14.00u Prof. Dr. William Happer: Greenhouse gases and radiation: much ado about nothing
Happer is the most prominent scientist at the conference. He belongs to the top of the fields of theoretical physics and radiation science.
Happer will probably talk about his recently published research into the radiation effect of CO2. Spoiler alert: that effect turns out to be much smaller than presented by climate activists and climate models.
Happer has also signed the WCD.
16.45u Prof. Dr. Henrik Svensmark and Prof. Dr. Nir Shaviv: The role of the sun in climate change and in IPCC-AR6
Svensmark and Shaviv are an inseparable duo at every climate realist conference. They research the effect of cosmic radiation and the sun on our climate and have done ground breaking work in those fields.
Nir Shaviv is astrophysicist and, amongst other things, spend a year at the prestigious Institute for Advanced Studies at Princeton. In 2003 Shaviv wrote the important article “Celestial driver of Phanerozoic Climate” .
18.30u Dr.
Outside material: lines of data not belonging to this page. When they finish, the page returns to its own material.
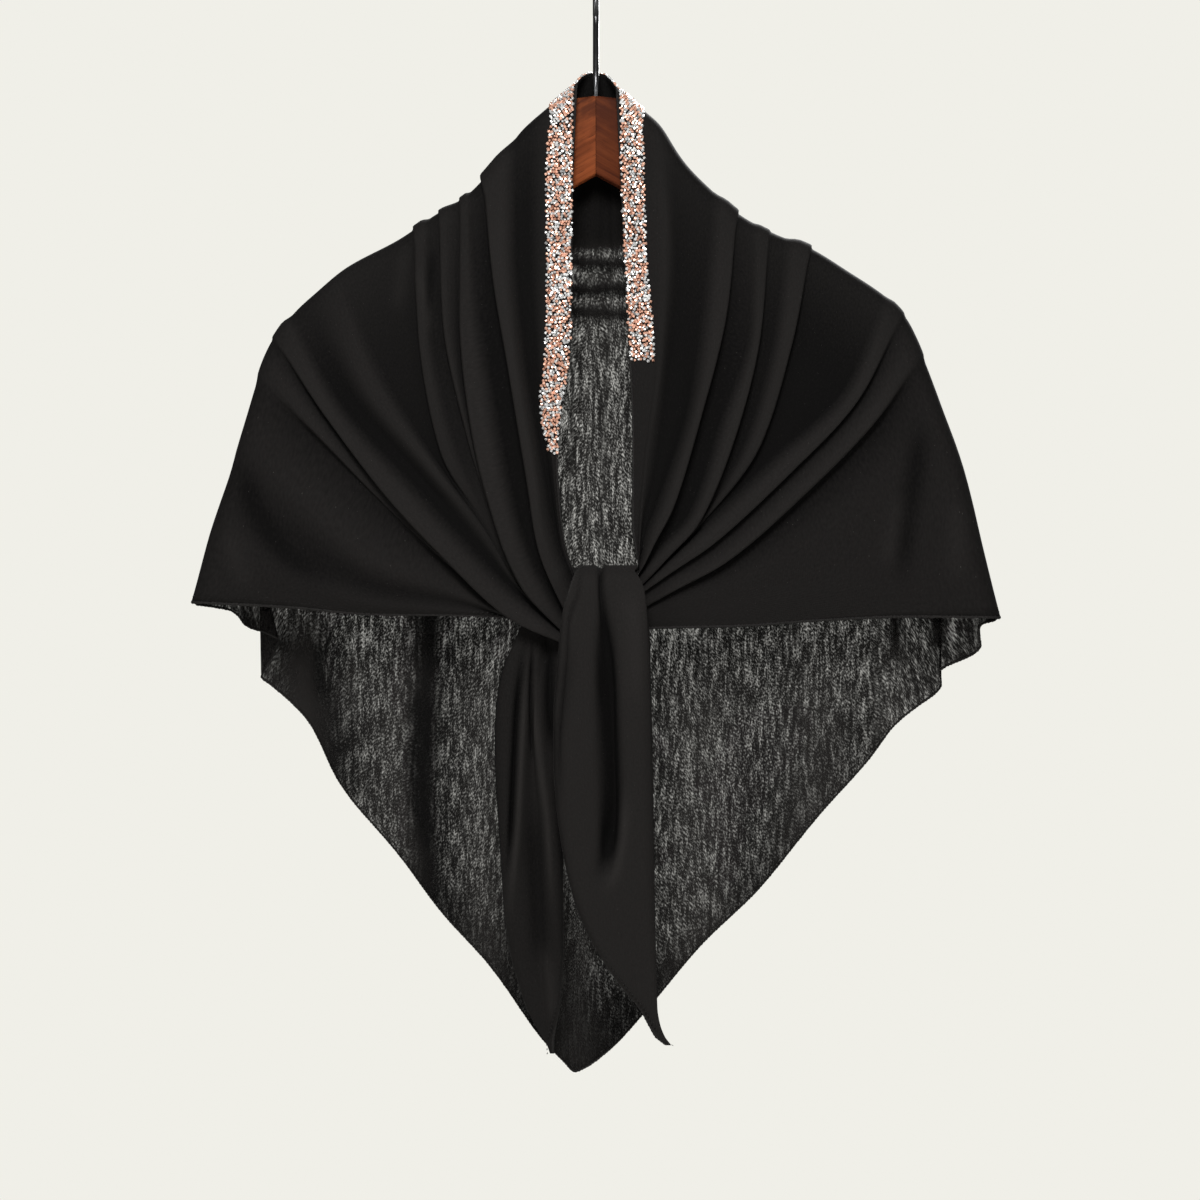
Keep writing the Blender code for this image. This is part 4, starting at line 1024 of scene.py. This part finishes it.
crystals = dict(
    left=[(-66, -36, -13), (-82, -36, -14), (-88, -35, -16), (-93.5, -33.8, -17.6), (-150, -36.2, -17.6),
          (-197, -35.3, -16.3), (-262, -36.6, -18.2), (-279.6, -37.2, -19.6), (-292.7, -39, -21),
          (-306, -40.6, -23), (-324, -40, -24.8), (-335, -36.6, -26.4), (-345.5, -34.4, -27.4)],
    right=[(-66, 13, 34), (-82, 14.5, 34), (-88, 17, 33.5), (-93.5, 18.3, 33.5), (-116, 18.3, 34.6),
           (-150, 19.2, 35.2), (-197, 19.8, 36.6), (-233, 22.6, 39.6), (-262, 23.4, 42),
           (-276.8, 23.8, 42.2)],
    size=2.35, sizes=(0.84, 1.12), sides=6,
    pitch=2.22, rowPitch=0.87,         # mm between stones; pitches between rows
    patchGap=0.4,                      # pitches between the patch over the turn and the rows below
    proud=0.9, prouder=(-0.15, 0.25), tilt=0.16,
    overTop=0.05, overColumns=(0.12, 1, 10), overRows=16,      # how far the patch over the turn reaches
    neckReach=0.028, neckRows=10, neckColumns=12,
    behind=2.0,                        # mm behind the hanger's plane that no stone of a front lies past
    across=0.32, along=0.4, onPatch=0.3,           # how far stones stray from their rows, mm
    # dark and light: the ends of the stones' painted glints and reflections
    clear=dict(name="clearStone", dark=(0.17, 0.17, 0.17), light=(1.0, 1.0, 0.98)),
    rose=dict(name="roseStone", dark=(0.30, 0.13, 0.08), light=(1.0, 0.60, 0.44)),
    # mixed: how rose and clear stones mingle; the rest set how far each stone and facet is painted light,
    # as painted glints and reflections
    mixed=0.17, brightness=(1.6, 1.0), stoneLight=0.6, faceLight=(-0.15, 0.55),
    seed=7,
)


def gem():
    # A round stone: a flat table, a crown of six faces and a short wall down to its setting
    sides = crystals["sides"]
    points = []
    for radius, height in ((0.30, 0.52), (0.5, 0.22), (0.46, -0.2)):           # of its size
        for k in range(sides):
            angle = 2 * math.pi * k / sides
            points.append((radius * math.cos(angle), radius * math.sin(angle), height))
    faces = [tuple(range(sides))]
    for start in (0, sides):
        for k in range(sides):
            m = (k + 1) % sides
            faces.append((start + k, start + sides + k, start + sides + m, start + m))
    faces.append(tuple(range(3 * sides - 1, 2 * sides - 1, -1)))
    return np.array(points), faces


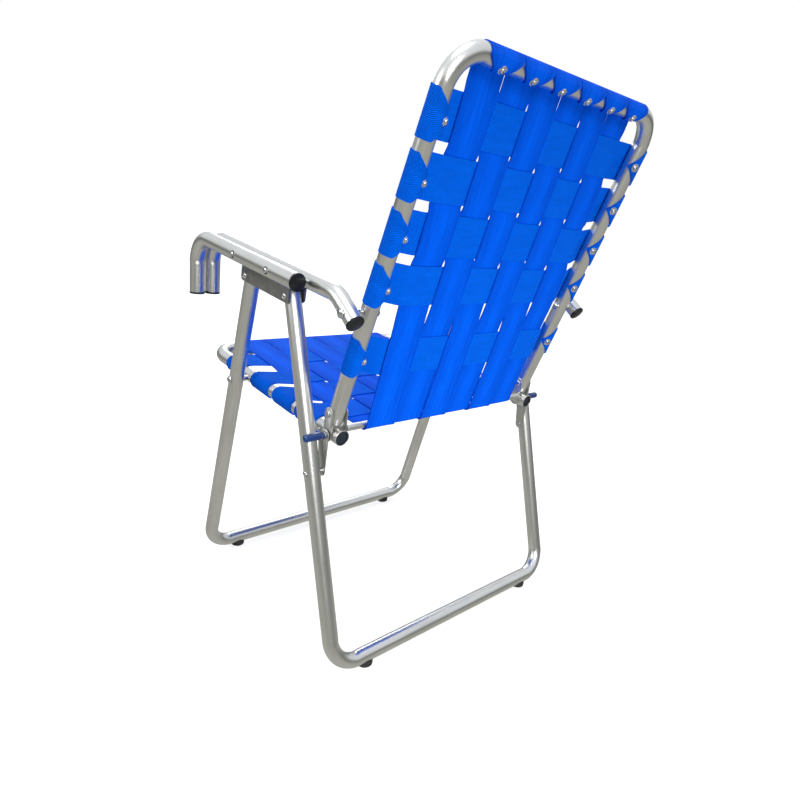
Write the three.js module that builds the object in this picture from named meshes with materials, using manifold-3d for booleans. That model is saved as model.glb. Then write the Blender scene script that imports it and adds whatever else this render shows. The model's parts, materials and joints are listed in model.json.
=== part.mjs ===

Susan Crockford (via Skype): The threatened mascot: the truth about the polar bear catastrophy
Ice bear specialist Crockford (signer of the WCD) will talk about the latest numbers regarding ice bear populations. Their total number has risen from 5.000-10.000 in 1970, to 30.000-35.000 now; in fact, they now even present a threat, for instance at Svalbard.
Like Ridd, Crockford has been severely attacked: the ice bear has, like the Great Barrier Reef, become a symbol of the climate crisis and it seems that news that they are actually doing well, is not allowed to be published.
Day 2 (Saturday November 13)
9.00u Prof. Dr. Christian Schlüchter: Klimawandel und Gletscherschmelze in den Alpen
At the last EIKE Conference, this scientist showed pictures of what turns out to lie under melting glaciers: trees and farms from the Middle Ages. The melting of the glaciers is therefore maybe not as alarming as is widely claimed.
Schlüchter researches and dates everything that remains when the ice is gone, and thus reconstructs the history of the glaciers. It turns out that most glaciers developed in the recent Little Ice Age; and they cover agricultural areas where people have worked and lived for centuries.
10.00u Prof. Dr. Richard Lindzen: Global Warming, climate models and language
This early sceptic and signer of the WCD worked at MIT and contributed significantly to the very first big critical climate documentary (2007, Channel 4: The Great Global Warming Swindle.)
Lindzen is a prominent scientist and was also lead author in the third IPCC report. Maybe he will leave his standard subject (climate sensitivity and the iris effect) to Happer this time, to speak mainly about the strategic use of language by climate activists: from ‘global warming’ via ‘climate change’, to ‘climate crisis’, and now possibly to ‘climate catastrophy’ and ‘climate disruption’.
15.00u Prof. Dr. John R. Christy (via Skype): CMIP6 vs. CMIP5 – IPCC climate models on the test bench
This scientist is mainly known for the many graphs in which he compares the predictions of climate models with the actual official observations (from weather balloons and satellites).
He has shown for years that the models predict far more warming than is actually measured: the biggest scientific weapon against alarmism.
It will be interesting to see Christy’s take on the latest model predictions from the new AR6 report.
15.45u Prof. Dr. Fritz Vahrenholt: Energiewende zwischen Wunsch und Wirklichkeit
Vahrenholt is the German ambassador of Clintel and co-author of Die Kalte Sonne, together with Sebastian Lüning. Last year their second book was published: Unerwünschte Wahrheiten. Vahrenholt worked in renewable energy for a long time (he was director of RWE Innogy for example). His presentation will be about the German Energiewende, which is in a lot of trouble.
Gera might be a bit of a drive, but if you want to get an update on climate science and climate policy, this is a unique programme. Clintel will definitely be there.